Jesus rewrote thousands of years of religious doctrine … in just three days.
So, you see, a lot can happen in three days.
And that is why Easter is such a joyous time for those of us who follow Jesus. Because through his death and sacrifice on our behalf on the cross, we know that we too receive eternal life.
Death does not conquer us either thanks to Jesus’ ultimate gift to each and every one of us.
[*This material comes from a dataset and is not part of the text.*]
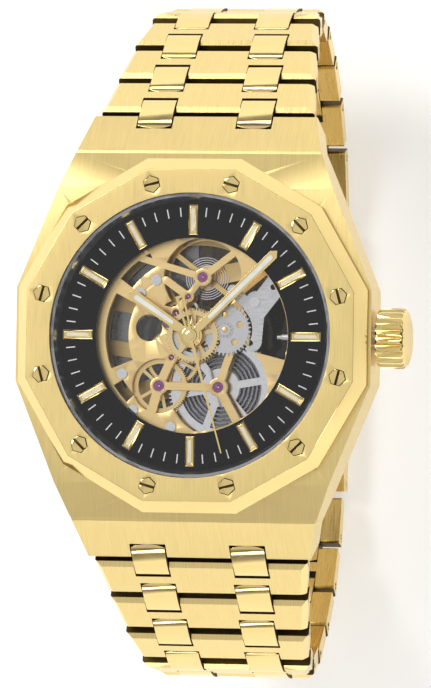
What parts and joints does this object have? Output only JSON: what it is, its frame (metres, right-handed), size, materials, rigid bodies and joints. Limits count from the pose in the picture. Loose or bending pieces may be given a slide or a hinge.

But rather, we will live on in the Kingdom of God where no one goes hungry or neglected or jailed or naked or homeless.
We celebrate Easter because we know that all will enjoy the same mercy and endless compassion.
All of those here on earth that were shunned but Jesus hung out with anyway -- the have-nots, the prostitutes, the tax collectors, the widowed and the lepers -- will be seated at the same table as the kings and government leaders and the unrighteously pious of this world.
Easter reminds us that, yes, on that dark day at Golgotha, the powers of this world tried to end Jesus’ life and his threat to them.
But in his final act as a mortal, Jesus defeated them, and in so doing, promised everyone a new life. One that will last for eternity in a kingdom so much more beautiful and unimaginable than this one!
Easter is a wonderful celebration of life!
And it reminds each of us that no matter how dark of a time we are journeying through, that come Easter morning, Jesus will rise, and in doing so, he will conquer the death of this world again and again!
For he will not be found in that tomb! … But rather, he is risen and active and present in this world!
Christ is Risen! He is Risen Indeed! Hallelujah! Hallelujah! … And Faith Family, that is the Good News on this Easter morning, 2022. … Amen.